An Avalanche DEX is a wallet-connected decentralized exchange interface used to swap tokens, approve token spending, and interact with liquidity on Avalanche. It matters because users must verify the official source, selected network, token contracts, AVAX gas balance, liquidity, slippage, price impact, approval request, and final explorer result before acting. Common mistakes include using the wrong network, trusting token symbols, approving spenders by habit, ignoring price impact, clicking fake DEX links, and repeating pending transactions too quickly. Public wallet addresses, token contracts, pool addresses, transaction hashes, and explorer pages can usually be checked publicly, but private keys, seed phrases, recovery phrases, and secret phrases must remain private. Safer Avalanche DEX usage comes from slowing down, reading wallet prompts carefully, checking token contracts, and confirming the final result on a block explorer.
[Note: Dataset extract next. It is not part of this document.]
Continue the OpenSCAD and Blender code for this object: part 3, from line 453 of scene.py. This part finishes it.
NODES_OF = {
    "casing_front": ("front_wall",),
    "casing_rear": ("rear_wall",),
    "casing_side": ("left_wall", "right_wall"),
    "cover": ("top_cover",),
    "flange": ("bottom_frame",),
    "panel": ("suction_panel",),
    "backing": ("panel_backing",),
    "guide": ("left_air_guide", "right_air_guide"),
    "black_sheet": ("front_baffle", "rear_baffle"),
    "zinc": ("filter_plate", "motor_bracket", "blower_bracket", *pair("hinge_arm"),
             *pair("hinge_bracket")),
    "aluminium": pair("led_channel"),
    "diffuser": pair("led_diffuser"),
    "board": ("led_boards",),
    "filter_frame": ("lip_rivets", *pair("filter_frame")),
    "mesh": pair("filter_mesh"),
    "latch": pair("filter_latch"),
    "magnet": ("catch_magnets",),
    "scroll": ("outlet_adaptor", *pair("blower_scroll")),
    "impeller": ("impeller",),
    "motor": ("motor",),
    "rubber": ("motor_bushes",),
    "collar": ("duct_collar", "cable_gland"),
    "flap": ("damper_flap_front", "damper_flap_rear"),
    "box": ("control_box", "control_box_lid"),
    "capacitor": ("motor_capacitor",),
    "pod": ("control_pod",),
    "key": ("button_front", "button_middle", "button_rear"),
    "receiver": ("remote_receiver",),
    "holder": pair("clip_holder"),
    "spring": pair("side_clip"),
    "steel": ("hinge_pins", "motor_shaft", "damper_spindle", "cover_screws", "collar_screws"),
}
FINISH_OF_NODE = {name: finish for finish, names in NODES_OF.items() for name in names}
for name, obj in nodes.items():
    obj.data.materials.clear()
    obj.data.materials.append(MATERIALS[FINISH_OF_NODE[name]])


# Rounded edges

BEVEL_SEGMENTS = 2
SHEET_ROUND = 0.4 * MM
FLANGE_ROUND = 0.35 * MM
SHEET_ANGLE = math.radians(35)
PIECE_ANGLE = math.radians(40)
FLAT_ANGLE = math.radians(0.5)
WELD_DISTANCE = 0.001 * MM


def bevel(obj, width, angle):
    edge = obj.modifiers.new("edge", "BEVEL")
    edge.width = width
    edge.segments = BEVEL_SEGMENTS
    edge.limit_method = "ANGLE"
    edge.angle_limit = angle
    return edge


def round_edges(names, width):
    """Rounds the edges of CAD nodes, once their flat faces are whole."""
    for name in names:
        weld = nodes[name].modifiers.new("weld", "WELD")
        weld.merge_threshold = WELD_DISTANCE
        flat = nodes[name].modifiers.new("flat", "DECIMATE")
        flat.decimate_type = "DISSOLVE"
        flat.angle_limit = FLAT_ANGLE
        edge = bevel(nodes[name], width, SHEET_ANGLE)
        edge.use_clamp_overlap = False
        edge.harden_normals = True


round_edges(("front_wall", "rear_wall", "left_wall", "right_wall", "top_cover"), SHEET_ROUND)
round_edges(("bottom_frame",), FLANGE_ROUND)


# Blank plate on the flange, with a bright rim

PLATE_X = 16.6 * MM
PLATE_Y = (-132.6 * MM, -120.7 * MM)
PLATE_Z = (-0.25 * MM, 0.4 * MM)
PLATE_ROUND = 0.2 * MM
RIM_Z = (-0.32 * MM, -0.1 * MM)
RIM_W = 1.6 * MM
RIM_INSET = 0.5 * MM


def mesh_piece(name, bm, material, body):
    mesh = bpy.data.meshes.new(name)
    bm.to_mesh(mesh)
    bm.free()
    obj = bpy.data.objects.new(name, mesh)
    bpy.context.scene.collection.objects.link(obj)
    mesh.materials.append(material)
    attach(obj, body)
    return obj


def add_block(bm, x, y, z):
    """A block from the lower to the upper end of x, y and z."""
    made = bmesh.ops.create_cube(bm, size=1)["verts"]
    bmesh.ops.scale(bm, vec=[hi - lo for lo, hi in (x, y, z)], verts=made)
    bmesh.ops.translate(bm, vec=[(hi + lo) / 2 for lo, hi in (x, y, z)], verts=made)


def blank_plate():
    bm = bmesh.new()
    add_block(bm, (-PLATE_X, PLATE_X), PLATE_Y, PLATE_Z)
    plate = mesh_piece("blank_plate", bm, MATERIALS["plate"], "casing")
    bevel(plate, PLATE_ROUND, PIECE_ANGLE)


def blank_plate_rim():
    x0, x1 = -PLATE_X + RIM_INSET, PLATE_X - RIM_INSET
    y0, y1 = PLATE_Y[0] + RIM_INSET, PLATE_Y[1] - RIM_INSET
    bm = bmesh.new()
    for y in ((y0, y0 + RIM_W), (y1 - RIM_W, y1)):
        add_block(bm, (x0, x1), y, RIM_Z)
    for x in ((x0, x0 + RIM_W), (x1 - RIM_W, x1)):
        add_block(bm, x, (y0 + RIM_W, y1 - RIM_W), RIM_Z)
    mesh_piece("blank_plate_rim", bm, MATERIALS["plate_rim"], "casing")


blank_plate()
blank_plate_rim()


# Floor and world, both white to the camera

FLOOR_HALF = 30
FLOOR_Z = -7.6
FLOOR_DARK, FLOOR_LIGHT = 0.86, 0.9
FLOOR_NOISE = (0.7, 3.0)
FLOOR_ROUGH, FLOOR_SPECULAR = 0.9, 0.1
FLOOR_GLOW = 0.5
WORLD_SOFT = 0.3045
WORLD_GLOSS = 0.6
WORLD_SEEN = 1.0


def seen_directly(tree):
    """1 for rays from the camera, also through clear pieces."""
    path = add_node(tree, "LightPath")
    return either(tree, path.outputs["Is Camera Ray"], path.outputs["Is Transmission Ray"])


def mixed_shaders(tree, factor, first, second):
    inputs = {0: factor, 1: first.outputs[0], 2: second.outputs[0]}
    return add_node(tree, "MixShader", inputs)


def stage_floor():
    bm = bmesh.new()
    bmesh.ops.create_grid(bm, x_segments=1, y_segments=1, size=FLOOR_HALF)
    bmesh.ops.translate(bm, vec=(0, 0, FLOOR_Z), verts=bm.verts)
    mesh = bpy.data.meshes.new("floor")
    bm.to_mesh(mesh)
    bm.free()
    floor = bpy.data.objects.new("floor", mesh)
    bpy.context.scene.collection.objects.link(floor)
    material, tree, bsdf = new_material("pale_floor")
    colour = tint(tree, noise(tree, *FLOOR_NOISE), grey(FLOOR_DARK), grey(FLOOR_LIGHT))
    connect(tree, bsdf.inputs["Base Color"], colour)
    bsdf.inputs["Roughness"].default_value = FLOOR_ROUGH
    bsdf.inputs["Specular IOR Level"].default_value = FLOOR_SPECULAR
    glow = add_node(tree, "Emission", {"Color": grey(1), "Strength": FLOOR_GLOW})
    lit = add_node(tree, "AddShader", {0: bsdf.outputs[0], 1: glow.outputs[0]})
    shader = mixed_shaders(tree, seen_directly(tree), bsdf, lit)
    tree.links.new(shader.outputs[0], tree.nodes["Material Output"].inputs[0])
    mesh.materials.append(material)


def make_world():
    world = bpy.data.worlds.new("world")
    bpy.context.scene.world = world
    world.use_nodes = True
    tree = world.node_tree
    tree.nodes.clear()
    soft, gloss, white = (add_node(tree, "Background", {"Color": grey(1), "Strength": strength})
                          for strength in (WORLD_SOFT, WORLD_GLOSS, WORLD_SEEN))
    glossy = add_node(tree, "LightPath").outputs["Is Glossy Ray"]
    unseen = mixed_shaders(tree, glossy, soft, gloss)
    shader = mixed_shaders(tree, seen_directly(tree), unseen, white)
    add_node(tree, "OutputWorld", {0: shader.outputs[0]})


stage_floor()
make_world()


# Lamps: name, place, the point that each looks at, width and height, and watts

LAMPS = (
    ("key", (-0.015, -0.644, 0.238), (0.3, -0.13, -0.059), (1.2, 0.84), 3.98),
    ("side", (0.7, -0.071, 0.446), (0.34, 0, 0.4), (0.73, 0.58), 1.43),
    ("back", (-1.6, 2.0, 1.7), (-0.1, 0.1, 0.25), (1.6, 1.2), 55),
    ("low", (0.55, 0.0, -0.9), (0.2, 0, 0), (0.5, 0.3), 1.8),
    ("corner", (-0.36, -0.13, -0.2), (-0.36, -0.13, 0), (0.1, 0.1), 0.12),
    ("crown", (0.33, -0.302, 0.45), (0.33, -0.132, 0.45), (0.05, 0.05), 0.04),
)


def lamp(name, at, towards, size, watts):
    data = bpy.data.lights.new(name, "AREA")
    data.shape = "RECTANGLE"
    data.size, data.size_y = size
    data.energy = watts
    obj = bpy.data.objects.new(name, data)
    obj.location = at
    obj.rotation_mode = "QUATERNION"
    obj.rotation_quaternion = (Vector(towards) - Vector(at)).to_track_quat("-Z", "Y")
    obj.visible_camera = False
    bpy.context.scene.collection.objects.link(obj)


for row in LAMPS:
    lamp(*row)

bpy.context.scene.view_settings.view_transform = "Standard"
The safest DEX habit is to verify before acting. Check the official DEX source, wallet address, selected network, AVAX gas balance, token contract, trading pair, liquidity, slippage, price impact, approval request, transaction hash, wallet request, and final explorer result before swapping tokens, approving spending, adding liquidity, removing liquidity, importing tokens, signing messages, bridging assets, or connecting to a site. This reduces the chance of using the wrong network, trusting a fake token, exposing secret wallet information, approving an unsafe spender, accepting poor execution, or repeating a transaction unnecessarily.

Eonwell does not recommend any specific DEX, wallet, token, exchange, protocol, bridge, liquidity pool, router, explorer, RPC provider, approval checker, service, or transaction. This page is for neutral crypto education only.